As we drive on, Lambie explains the fragility of this ecosystem’s annual cycle of rebirth and how the animal species, foliage, minerals, and nutrients intertwine. Somewhere in-between learning about the intricacies of termite mounds and seed pods, a fellow guest, Jane, makes a comment. “It makes you see how much [the] damage we are doing to our world matters,” she says softly. “How much it affects the delicate balance of the Earth.”
The next day, this becomes even clearer during an airboat tour, the favourite of all the Bamurru outings, which deposits exhilarated guests with windswept hair back at camp after hours spent discovering the flood plains. I pull on ear protection and hop aboard.
The propeller turns on and the boat picks up speed, soon jetting deep into the mangroves and wetlands at almost 60 kilometres per hour. We zip along the water as magpie geese lift off from the tall grass around us, before slowing down in a native melaleuca paperbark forest.

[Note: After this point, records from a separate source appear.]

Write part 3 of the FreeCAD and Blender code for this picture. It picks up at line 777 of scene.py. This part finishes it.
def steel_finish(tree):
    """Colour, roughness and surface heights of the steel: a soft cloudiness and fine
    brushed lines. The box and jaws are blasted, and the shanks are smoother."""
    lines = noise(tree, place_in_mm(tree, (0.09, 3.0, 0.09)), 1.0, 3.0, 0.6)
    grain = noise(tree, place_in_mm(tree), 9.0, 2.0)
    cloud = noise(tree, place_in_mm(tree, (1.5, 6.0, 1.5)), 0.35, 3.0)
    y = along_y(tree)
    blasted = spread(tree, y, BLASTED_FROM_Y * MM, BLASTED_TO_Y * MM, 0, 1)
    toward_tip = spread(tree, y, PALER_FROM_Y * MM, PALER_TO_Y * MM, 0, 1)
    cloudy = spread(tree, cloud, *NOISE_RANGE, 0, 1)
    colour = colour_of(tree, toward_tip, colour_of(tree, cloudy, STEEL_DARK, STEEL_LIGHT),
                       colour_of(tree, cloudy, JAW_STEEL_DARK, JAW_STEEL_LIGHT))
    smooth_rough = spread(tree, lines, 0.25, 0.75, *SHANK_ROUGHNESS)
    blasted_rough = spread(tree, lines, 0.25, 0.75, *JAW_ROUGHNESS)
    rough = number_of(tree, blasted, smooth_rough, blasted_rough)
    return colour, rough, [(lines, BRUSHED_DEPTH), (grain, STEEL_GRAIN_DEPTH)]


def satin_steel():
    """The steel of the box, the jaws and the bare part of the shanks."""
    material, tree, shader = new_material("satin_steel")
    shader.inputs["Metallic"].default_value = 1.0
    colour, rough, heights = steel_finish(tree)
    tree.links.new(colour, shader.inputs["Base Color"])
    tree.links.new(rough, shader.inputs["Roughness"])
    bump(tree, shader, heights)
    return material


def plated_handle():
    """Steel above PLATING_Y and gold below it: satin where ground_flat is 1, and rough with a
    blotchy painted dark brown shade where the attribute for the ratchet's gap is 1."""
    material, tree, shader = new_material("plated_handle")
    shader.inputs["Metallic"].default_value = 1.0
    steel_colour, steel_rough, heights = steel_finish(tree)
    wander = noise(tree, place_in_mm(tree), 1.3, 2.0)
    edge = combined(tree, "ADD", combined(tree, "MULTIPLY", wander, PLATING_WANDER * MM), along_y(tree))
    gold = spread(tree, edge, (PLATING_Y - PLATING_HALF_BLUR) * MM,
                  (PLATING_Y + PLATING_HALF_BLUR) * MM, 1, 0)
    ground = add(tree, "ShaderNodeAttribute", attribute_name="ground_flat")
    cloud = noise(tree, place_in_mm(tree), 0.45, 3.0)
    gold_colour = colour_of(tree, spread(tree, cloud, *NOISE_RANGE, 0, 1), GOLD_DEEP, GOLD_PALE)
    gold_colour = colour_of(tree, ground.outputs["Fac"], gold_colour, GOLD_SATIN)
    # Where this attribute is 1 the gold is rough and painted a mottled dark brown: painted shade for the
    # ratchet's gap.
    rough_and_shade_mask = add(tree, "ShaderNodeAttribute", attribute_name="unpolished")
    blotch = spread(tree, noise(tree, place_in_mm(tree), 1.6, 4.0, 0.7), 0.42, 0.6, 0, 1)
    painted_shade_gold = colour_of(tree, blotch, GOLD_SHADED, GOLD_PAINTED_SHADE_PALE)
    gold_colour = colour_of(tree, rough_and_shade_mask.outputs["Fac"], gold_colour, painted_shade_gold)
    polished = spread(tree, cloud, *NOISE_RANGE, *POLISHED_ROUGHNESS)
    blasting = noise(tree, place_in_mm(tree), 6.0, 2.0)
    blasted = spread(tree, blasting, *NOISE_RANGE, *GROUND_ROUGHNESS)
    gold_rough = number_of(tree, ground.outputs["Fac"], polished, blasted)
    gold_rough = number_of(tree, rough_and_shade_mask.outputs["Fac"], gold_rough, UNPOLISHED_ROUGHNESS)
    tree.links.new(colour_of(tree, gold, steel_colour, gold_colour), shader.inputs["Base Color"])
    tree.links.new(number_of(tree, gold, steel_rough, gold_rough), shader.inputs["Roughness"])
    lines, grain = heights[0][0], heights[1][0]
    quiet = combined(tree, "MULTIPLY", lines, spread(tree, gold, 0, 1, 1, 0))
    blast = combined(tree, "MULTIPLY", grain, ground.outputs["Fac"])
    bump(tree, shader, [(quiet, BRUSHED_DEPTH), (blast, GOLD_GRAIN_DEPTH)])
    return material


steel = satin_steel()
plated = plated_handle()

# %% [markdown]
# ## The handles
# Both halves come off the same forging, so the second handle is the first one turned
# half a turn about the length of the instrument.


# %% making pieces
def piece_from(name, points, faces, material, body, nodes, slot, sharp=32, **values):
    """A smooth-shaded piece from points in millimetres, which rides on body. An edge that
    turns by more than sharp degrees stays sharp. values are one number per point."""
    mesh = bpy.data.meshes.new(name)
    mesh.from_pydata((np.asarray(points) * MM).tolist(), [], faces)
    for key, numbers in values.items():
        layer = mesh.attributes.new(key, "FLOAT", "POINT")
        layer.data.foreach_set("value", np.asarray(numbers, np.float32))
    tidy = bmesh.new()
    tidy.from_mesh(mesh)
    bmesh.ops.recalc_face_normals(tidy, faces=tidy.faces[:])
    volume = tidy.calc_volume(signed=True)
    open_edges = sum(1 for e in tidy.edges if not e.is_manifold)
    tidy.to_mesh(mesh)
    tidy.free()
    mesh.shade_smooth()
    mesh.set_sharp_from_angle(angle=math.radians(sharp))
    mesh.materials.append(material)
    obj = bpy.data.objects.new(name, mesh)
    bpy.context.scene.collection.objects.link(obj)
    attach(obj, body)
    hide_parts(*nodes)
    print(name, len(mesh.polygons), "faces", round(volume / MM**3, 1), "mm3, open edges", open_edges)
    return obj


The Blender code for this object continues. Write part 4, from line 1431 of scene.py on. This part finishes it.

Anna Teneggi, our guide, plucks a purple water lily out of the water by its metre-long stalk. “These are native to Australia’s billabongs,” she explains. “You can eat the root roasted and the stem tastes like celery.” We pass the stalk around for a taste while admiring its cantaloupe-sized bloom.
“We’re in croc country,” Teneggi cautions, reminding us to keep our limbs inside the boat. “They can hear us right now, they smell us. Remember, they are living dinosaurs. They never went extinct; they survived the Ice Age,” she adds with reverence. “Nature is strong.” That it is.
That evening at camp, I read a notation of gratitude in Bamurru’s guest book. “To all, a special thanks for making this experience be one of Nature, and man at his best, in these troubled times.”